OS09W0194 Detection of strain variation based on Brillouin spectrum shape changing

Abstract

Fiber-optic distributed sensors, which can measure physical variables as a function of position along an optical fiber, are regarded as attractive sensors for structural health monitoring (SHM). Brillouin optical time domain reflectometry (BOTDR) can be used for measurements of strain distributions on structures, such as aircrafts, ships and bridges. In the BOTDR system for strain measurements, a pulsed light is launched into an optical fiber and the Brillouin backscattered light is measured. A short pulse is required to improve the spatial resolution. However, the measurement accuracy of BOTDR extremely becomes worse when the pulse width is less than 10 ns. When using 10 ns pulse, the accuracy and the spatial resolution are about ±30με and 1 m, respectively.
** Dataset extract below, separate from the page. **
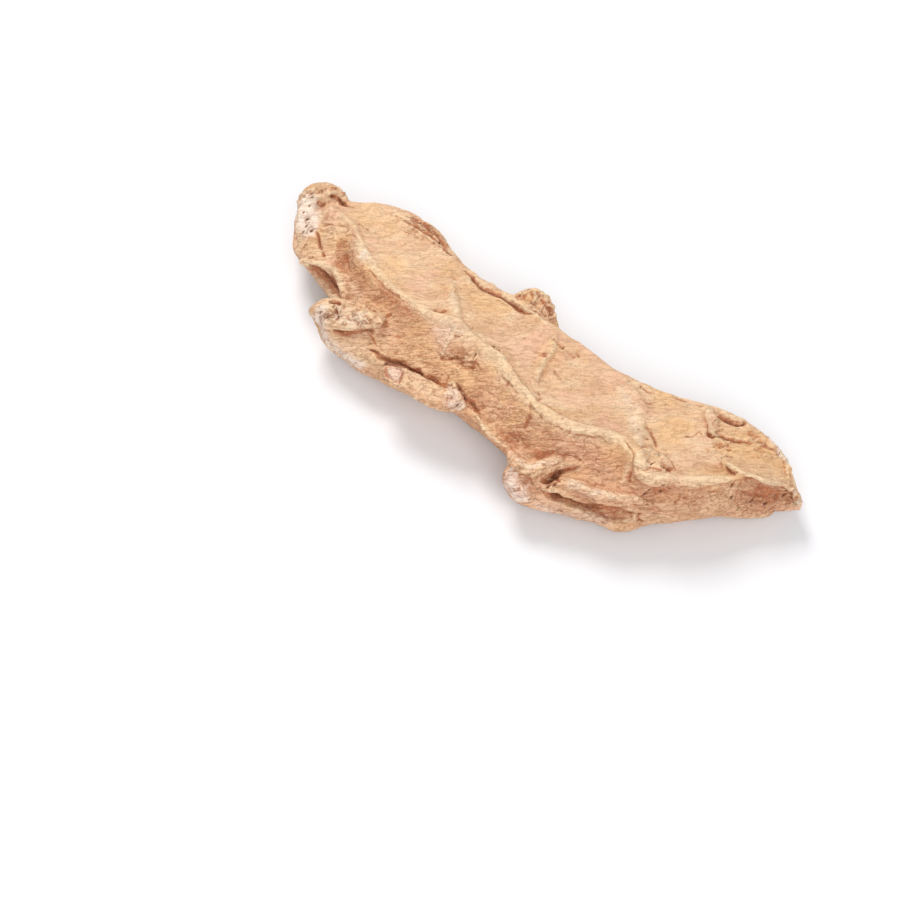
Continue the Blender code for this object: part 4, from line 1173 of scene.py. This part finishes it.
def skin_colour(tree, near, crumple, streaks, grit, cracks):
    """Tan fibres, mottled with ochre and rose; paler on what stands up and browner in what lies low, as
    painted highlight and painted shade; browner on the near side, partly painted shade; cream on ribs,
    chalky on scars; then fine lines, painted shade in the crinkles, dark cracks painted as shade at the
    bottoms of creases and in pits, specks and grit."""
    colours = bpy.context.scene.ginger_colours
    upper = colours.upper_grain
    mottle = grained_noise(tree, upper, *MOTTLE)
    blotches = grained_noise(tree, upper, *BLOTCHES)
    specks = grained_noise(tree, upper, *SPECKS)
    fibres = stepped(tree, along_both(tree, near, HAIRS), 0.44, 0.62)
    powder = plus(tree, tint(tree, "chalk"), times(tree, crumple, 0.7))
    lined = times(tree, cracks, plus(tree, times(tree, near, 0.65), 0.35))

    def ragged(name):
        """A tint whose edge is broken up by the crumple."""
        shifted = plus(tree, tint(tree, name), times(tree, plus(tree, crumple, -0.5), 1.6))
        return times(tree, stepped(tree, shifted, 0.25, 0.75), stepped(tree, tint(tree, name), 0.0, 0.35))

    def among_fibres(name):
        """A tint on the fibres alone."""
        return times(tree, tint(tree, name), fibres)

    # From the bottom up: what lays the layer on, where it starts and is full, its strength, its colour.
    layers = (
        (blotches, 0.50, 0.66, 0.65, colours.ochre),
        (blotches, 0.48, 0.34, 0.65, colours.rose),
        # The near side's brown: partly its own colour, partly painted shade where it faces away from the
        # light.
        (tint(tree, "near_brown_and_shade"), 0.0, 1.0, 0.65, colours.shade),
        (tint(tree, "ochre"), 0.0, 1.0, 0.7, colours.ochre),
        (tint(tree, "rose"), 0.0, 1.0, 0.7, colours.rose),
        (tint(tree, "brown"), 0.0, 1.0, 0.5, colours.brown),
        (ragged("rust"), 0.0, 1.0, 0.7, colours.rust),
        (ragged("fibre"), 0.0, 1.0, 0.4, colours.brown),
        # Painted shade in what lies low and painted highlight on what stands up, broadly.
        (tint(tree, "broad"), 0.5, 0.05, 0.7, colours.brown),
        (tint(tree, "broad"), 0.52, 1.0, 0.45, colours.cream),
        (tint(tree, "pale"), 0.1, 1.0, 0.45, colours.cream),
        (tint(tree, "mauve"), 0.0, 1.0, 0.6, colours.mauve),
        (powder, 0.45, 1.25, 0.9, colours.chalk),
        # The same painted shade and painted highlight, finely.
        (tint(tree, "fine"), 0.5, 0.0, 0.85, colours.brown),
        (tint(tree, "fine"), 0.5, 1.0, 0.5, colours.cream),
        (streaks, 0.50, 0.72, 0.22, colours.streak),
        (among_fibres("fibre"), 0.0, 1.0, 0.7, colours.dark_fibre),
        # Brown fibres on the near side, partly painted shade.
        (among_fibres("near_brown_and_shade"), 0.0, 1.0, 0.65, colours.brown),
        (lined, 0.0, 1.0, 0.5, colours.brown),
        # Painted shade in the low parts of the crumple, whose relief the bump gives.
        (crumple, 0.50, 0.28, 0.35, colours.streak),
        # Painted shade at the bottoms of creases, in pits and in hollows.
        (tint(tree, "dark"), 0.1, 1.0, 0.85, colours.speck_and_crease_shade),
        (specks, 0.70, 0.80, 0.4, colours.speck_and_crease_shade),
        (grit, 0.52, 0.78, 0.6, colours.brown),
        (grit, 0.48, 0.25, 0.55, colours.cream),
    )
    colour = blended(tree, stepped(tree, mottle, 0.35, 0.65), colours.tan, colours.pale_tan)
    for amount, low, high, strength, top in layers:
        colour = blended(tree, times(tree, stepped(tree, amount, low, high), strength), colour, top)
    return colour


# Noises along both grains: length and width in mm, detail and roughness.
CRUMPLE = (1.6, 0.7, 6.0, 0.65)
STREAKS = (1.8, 0.32, 4.0, 0.7)
HAIRS = (2.6, 0.27, 4.0, 0.7)
CRACKS = (3.2, 0.8, 5.0, 0.6)

# Noises along the upper grain alone, in the same way.
MOTTLE = (4.5, 3.0, 4.0, 0.6)
BLOTCHES = (10.0, 7.0, 2.0, 0.6)
SPECKS = (0.9, 0.6, 1.0, 0.6)
GRIT = (0.34, 0.26, 3.0, 0.7)

# How wide the cracks are, as a share of the noise's range; the bump's depth in mm; the roughness of the
# skin between its smoothest and its roughest grit.
CRACK_WIDTH = 0.035
BUMP_DEPTH = 0.55
ROUGHNESS = (0.72, 0.95)


def skin_finish():
    """Dry papery skin: its colour, a bump of fibres, crinkles, pores and cracks, and a matt surface."""
    material = bpy.data.materials.new("dried_ginger_skin")
    material.use_nodes = True
    tree = material.node_tree
    shader = tree.nodes["Principled BSDF"]
    near = tint(tree, "near")
    crumple = along_both(tree, near, CRUMPLE)
    streaks = along_both(tree, near, STREAKS)
    grit = grained_noise(tree, bpy.context.scene.ginger_colours.upper_grain, *GRIT)
    cracks = thin_lines(tree, along_both(tree, near, CRACKS), CRACK_WIDTH)
    colour = skin_colour(tree, near, crumple, streaks, grit, cracks)
    tree.links.new(colour, shader.inputs["Base Color"])

    grains = plus(tree, times(tree, streaks, 0.3), times(tree, grit, 0.35))
    relief = plus(tree, times(tree, crumple, 0.6), grains)
    relief = plus(tree, relief, times(tree, cracks, -0.12))
    inputs = {"Height": relief, "Strength": 1.0, "Distance": BUMP_DEPTH * MM}
    bump = add_node(tree, "ShaderNodeBump", inputs)
    tree.links.new(bump.outputs["Normal"], shader.inputs["Normal"])
    least, most = ROUGHNESS
    rough = add_node(tree, "ShaderNodeMapRange", {"Value": grit, "To Min": least, "To Max": most})
    tree.links.new(rough.outputs["Result"], shader.inputs["Roughness"])
    shader.inputs["Specular IOR Level"].default_value = 0.25
    return material


def table_finish():
    """Matt off-white, with the faintest cloudiness."""
    material = bpy.data.materials.new("pale_table")
    material.use_nodes = True
    tree = material.node_tree
    shader = tree.nodes["Principled BSDF"]
    place = add_node(tree, "ShaderNodeTexCoord").outputs["Object"]
    haze = add_node(tree, "ShaderNodeTexNoise", {"Vector": place, "Scale": 6.0, "Detail": 2.0})
    colour = blended(tree, haze.outputs["Fac"], tone(229, 229, 231), tone(234, 234, 236))
    tree.links.new(colour, shader.inputs["Base Color"])
    shader.inputs["Roughness"].default_value = 0.9
    shader.inputs["Specular IOR Level"].default_value = 0.1
    return material


class GingerShape(bpy.types.PropertyGroup):
    """Sizes of the skin's drawing and relief, in millimetres of the drawing."""

    stations: IntProperty(name="Stations", description="Cross-sections drawn along the body", default=420)
    panel_points: IntProperty(
        name="Panel points", description="Points round each side of the body", default=40
    )
    strand_sides: IntProperty(
        name="Strand sides", description="Points round each knob, fold and rim", default=28
    )
    voxel: FloatProperty(name="Fineness", description="Size of the fused skin's faces, mm", default=0.20)
    seam_passes: IntProperty(name="Seam softness", description="How often seams are eased", default=8)
    furrow: FloatProperty(name="Furrow depth", description="Long drying furrows, mm", default=0.16)
    crinkle: FloatProperty(name="Crinkle height", description="Small crumpled wrinkles, mm", default=0.20)
    swell: FloatProperty(name="Swell height", description="Soft swells and hollows, mm", default=0.35)
    back_fold: FloatProperty(
        name="Back folds", description="Lengthwise folds low on the back, mm", default=0.35
    )
    breakage: FloatProperty(
        name="Breakage", description="Roughness of scars and broken skin, mm", default=0.45
    )


class GingerColours(bpy.types.PropertyGroup):
    """Colours of the dried skin."""

    tan: FloatVectorProperty(
        name="Tan", description="Plain skin", subtype="COLOR", default=tone(228, 184, 143)
    )
    pale_tan: FloatVectorProperty(
        name="Pale tan", description="Clean skin", subtype="COLOR", default=tone(241, 205, 167)
    )
    ochre: FloatVectorProperty(
        name="Ochre", description="Yellow patches", subtype="COLOR", default=tone(240, 192, 138)
    )
    rose: FloatVectorProperty(
        name="Rose", description="Rosy patches", subtype="COLOR", default=tone(238, 186, 156)
    )
    # The near side's colour, partly painted shade.
    shade: FloatVectorProperty(
        name="Shade", description="Near side, low down", subtype="COLOR", default=tone(224, 166, 126)
    )
    # Darker fibres, and painted shade in the low parts of the crumple.
    streak: FloatVectorProperty(
        name="Streak", description="Darker fibres", subtype="COLOR", default=tone(208, 150, 110)
    )
    # Brown stains, fibres and fine lines, and painted shade in what lies low and on the near side.
    brown: FloatVectorProperty(
        name="Brown", description="Hollows", subtype="COLOR", default=tone(186, 116, 78)
    )
    rust: FloatVectorProperty(
        name="Rust", description="Warm hollows, beside cracks", subtype="COLOR", default=tone(182, 98, 54)
    )
    dark_fibre: FloatVectorProperty(
        name="Dark fibre", description="Strands in hollows", subtype="COLOR", default=tone(132, 66, 38)
    )
    # Painted shade in creases, pits and hollows, and the dark specks.
    speck_and_crease_shade: FloatVectorProperty(
        name="Crack", description="Deep cracks", subtype="COLOR", default=tone(104, 50, 30)
    )
    # Ribs, rings and grit, and painted highlight on what stands up.
    cream: FloatVectorProperty(
        name="Cream", description="Ribs and rings", subtype="COLOR", default=tone(250, 221, 182)
    )
    chalk: FloatVectorProperty(
        name="Chalk", description="Powdery scars", subtype="COLOR", default=tone(250, 232, 216)
    )
    mauve: FloatVectorProperty(
        name="Mauve", description="Faintly lilac patches", subtype="COLOR", default=tone(240, 212, 200)
    )
    upper_grain: FloatVectorProperty(
        name="Upper grain", description="Turns that lay X along the upper side's fibres",
        subtype="EULER", default=(0.0, 0.257, 0.746),
    )
    lower_grain: FloatVectorProperty(
        name="Lower grain", description="Turns that lay X along the near side's fibres",
        subtype="EULER", default=(0.0, -0.35, 0.39),
    )


class GingerStage(bpy.types.PropertyGroup):
    """The table, the light and the camera."""

    azimuth: FloatProperty(
        name="Azimuth", description="Camera's turn about Z", subtype="ANGLE", default=AZIMUTH
    )
    elevation: FloatProperty(
        name="Elevation", description="Camera above the table", subtype="ANGLE", default=ELEVATION
    )
    distance: FloatProperty(
        name="Distance", description="Camera to the aim", subtype="DISTANCE", default=DISTANCE * MM
    )
    lens: FloatProperty(name="Lens", description="Focal length, mm", default=LENS)
    key: FloatProperty(name="Key light", description="Main light's power, W", default=2.1)
    fill: FloatProperty(name="Fill light", description="Fill light's power, W", default=2.75)
    sky: FloatProperty(name="Sky", description="Strength of the light from all round", default=0.53)


class GINGER_OT_skin(bpy.types.Operator):
    """Model the root's whole skin, fused from its body and lumps, then creased and wrinkled"""

    bl_idname = "ginger.skin"
    bl_label = "Root Skin"

    def execute(self, context):
        points, quads, tints = skin_arrays()
        mesh = new_mesh("ginger_skin", inside_box(points), quads)
        for name, values in tints.items():
            attribute = mesh.attributes.new(name, "FLOAT", "POINT")
            attribute.data.foreach_set("value", values.astype(np.float32))
        mesh.polygons.foreach_set("use_smooth", np.ones(len(quads), bool))
        mesh.materials.append(skin_finish())
        skin = bpy.data.objects.new("ginger_skin", mesh)
        context.scene.collection.objects.link(skin)
        thinner = skin.modifiers.new("fewer_triangles", "DECIMATE")
        thinner.ratio = min(1.0, TRIANGLES / (2 * len(quads)))
        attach(skin, "root")
        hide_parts("rhizome")
        return {"FINISHED"}


# The soft boxes: place and width in metres, and colour.
KEY = ((-0.30, 0.22, 0.45), 0.22, (1.0, 0.99, 0.98))
FILL = ((0.30, -0.35, 0.45), 0.60, (0.97, 0.98, 1.0))


def add_softbox(name, power, place, size, colour):
    """A square light that faces the origin."""
    light = bpy.data.lights.new(name, "AREA")
    light.shape = "SQUARE"
    light.size = size
    light.energy = power
    light.color = colour
    lamp = bpy.data.objects.new(name, light)
    lamp.location = place
    lamp.rotation_euler = (-Vector(place)).to_track_quat("-Z", "Y").to_euler()
    bpy.context.scene.collection.objects.link(lamp)


def flat_square(half, count):
    """Points of a level square about the origin, count along each side, and its quads."""
    side = np.linspace(-half, half, count)
    across, along = np.meshgrid(side, side, indexing="ij")
    points = np.stack([across.ravel(), along.ravel(), np.zeros(across.size)], axis=-1)
    here = np.arange(across.size).reshape(across.shape)
    corners = [here[:-1, :-1], here[1:, :-1], here[1:, 1:], here[:-1, 1:]]
    return points, np.stack(corners, axis=-1).reshape(-1, 4)


def set_camera(stage):
    """The camera on its aim, turned and raised as the stage says."""
    lens = bpy.data.cameras.new("camera")
    lens.lens = stage.lens
    lens.sensor_width = SENSOR
    lens.clip_start = 0.01
    camera = bpy.data.objects.new("camera", lens)
    back = Vector(way_back(stage.azimuth, stage.elevation))
    camera.location = Vector((AIM - ORIGIN) * MM) + back * stage.distance
    camera.rotation_euler = (-back).to_track_quat("-Z", "Y").to_euler()
    bpy.context.scene.collection.objects.link(camera)
    bpy.context.scene.camera = camera


class GINGER_OT_stage(bpy.types.Operator):
    """Set the pale table, the soft light and the camera"""

    bl_idname = "ginger.stage"
    bl_label = "Table, Light and Camera"

    def execute(self, context):
        stage = context.scene.ginger_stage
        mesh = new_mesh("pale_table", *flat_square(half=1.5, count=9))
        table = bpy.data.objects.new("pale_table", mesh)
        table.data.materials.append(table_finish())
        context.scene.collection.objects.link(table)

        add_softbox("key", stage.key, *KEY)
        add_softbox("fill", stage.fill, *FILL)
        world = bpy.data.worlds.new("studio")
        world.use_nodes = True
        sky = world.node_tree.nodes["Background"].inputs
        sky["Color"].default_value = (1.0, 1.0, 1.0, 1.0)
        sky["Strength"].default_value = stage.sky
        context.scene.world = world
        context.scene.view_settings.view_transform = "Standard"
        set_camera(stage)
        return {"FINISHED"}


class GINGER_PT_panel(bpy.types.Panel):
    """Buttons for each piece, and the sizes and colours"""

    bl_idname = "GINGER_PT_panel"
    bl_label = "Dried Ginger Root"
    bl_space_type = "VIEW_3D"
    bl_region_type = "UI"
    bl_category = "Ginger"

    def draw(self, context):
        self.layout.operator("ginger.skin")
        self.layout.operator("ginger.stage")
        for group in (getattr(context.scene, name) for name in GROUPS):
            box = self.layout.box()
            for name in group.bl_rna.properties.keys():
                if name not in ("rna_type", "name"):
                    box.prop(group, name)


GROUPS = {"ginger_shape": GingerShape, "ginger_colours": GingerColours, "ginger_stage": GingerStage}
CLASSES = (*GROUPS.values(), GINGER_OT_skin, GINGER_OT_stage, GINGER_PT_panel)


def register():
    for made in CLASSES:
        bpy.utils.register_class(made)
    for name, group in GROUPS.items():
        setattr(bpy.types.Scene, name, PointerProperty(type=group))


def unregister():
    for name in GROUPS:
        delattr(bpy.types.Scene, name)
    for made in reversed(CLASSES):
        bpy.utils.unregister_class(made)


def main():
    register()
    bpy.ops.ginger.skin()
    bpy.ops.ginger.stage()


if __name__ == "__main__":
    main()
This fact puts limitations on its applicability to SHM, because it is difficult to detect strain perturbation within the length of the spatial resolution. In this study, we developed a new technique with BOTDR to detect inhomogeneous strain fluctuating sharply within the spatial resolution. This technique is based on the fact that the profile of the Brillouin spectrum changes depending on strain distributions. We confirmed the dependency of the Brillouin spectrum on the strain distributions theoretically and experimentally.